La consecuencia inmediata de esta situación es la debilidad del Estado para hacer frente a sus enemigos. Potencias invasoras no tenemos desde Napoleón. Ante otros enemigos, incluso muy menores, España ha rehuido sus compromisos y se ha escabullido con el rabo entre las piernas: así salimos del Sahara Occidental en 1975. En esto el franquismo continuó nuestra gloriosa tradición de escapadas contemporáneas.

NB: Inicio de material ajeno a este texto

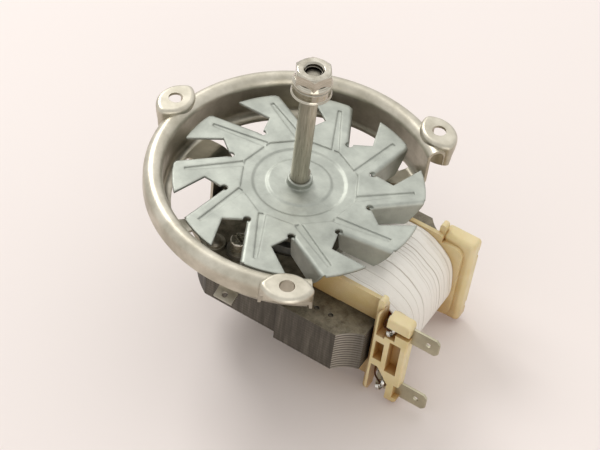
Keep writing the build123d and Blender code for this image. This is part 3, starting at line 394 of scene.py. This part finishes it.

Ahora con el desafío interno, seguimos con la misma tónica: no agarrar el toro por los cuernos. Entiéndaseme: no estoy sugiriendo barbaridades, como entrar con los tanques por la avenida Diagonal de Barcelona. Estoy hablando en otro registro: por ejemplo, no puede seguir el relato en manos de los secesionistas, ni dejarles el monopolio de la enseñanza y los medios de comunicación. Hay que ganar la batalla de la propaganda internacional (¿estamos haciendo las cosas bien cuando Estados tan distintos como Bélgica, Suiza, Alemania y Reino Unido nos dan con la puerta en las narices?).
Los dos grandes partidos del turno, como en la Restauración, mantienen una misma política de entreguismo y vulnerabilidad
Nuestro gran problema es que esto no es ya un problema de gobierno sino de Estado: los dos grandes partidos del turno, como en la Restauración, mantienen con matices una misma política de entreguismo y vulnerabilidad. Mientras tanto, en una tendencia centrífuga desatada, otros partidos nacionalistas y autonomías (País Vasco, Navarra, Baleares, Comunidad Valenciana) esperan su turno. Así que, volviendo a lo que decía al principio, aunque me alegro de la alta participación femenina, comprenderán que no me parezca apasionante el debate sobre si debe decir o no «Consejo de ministros y ministras«.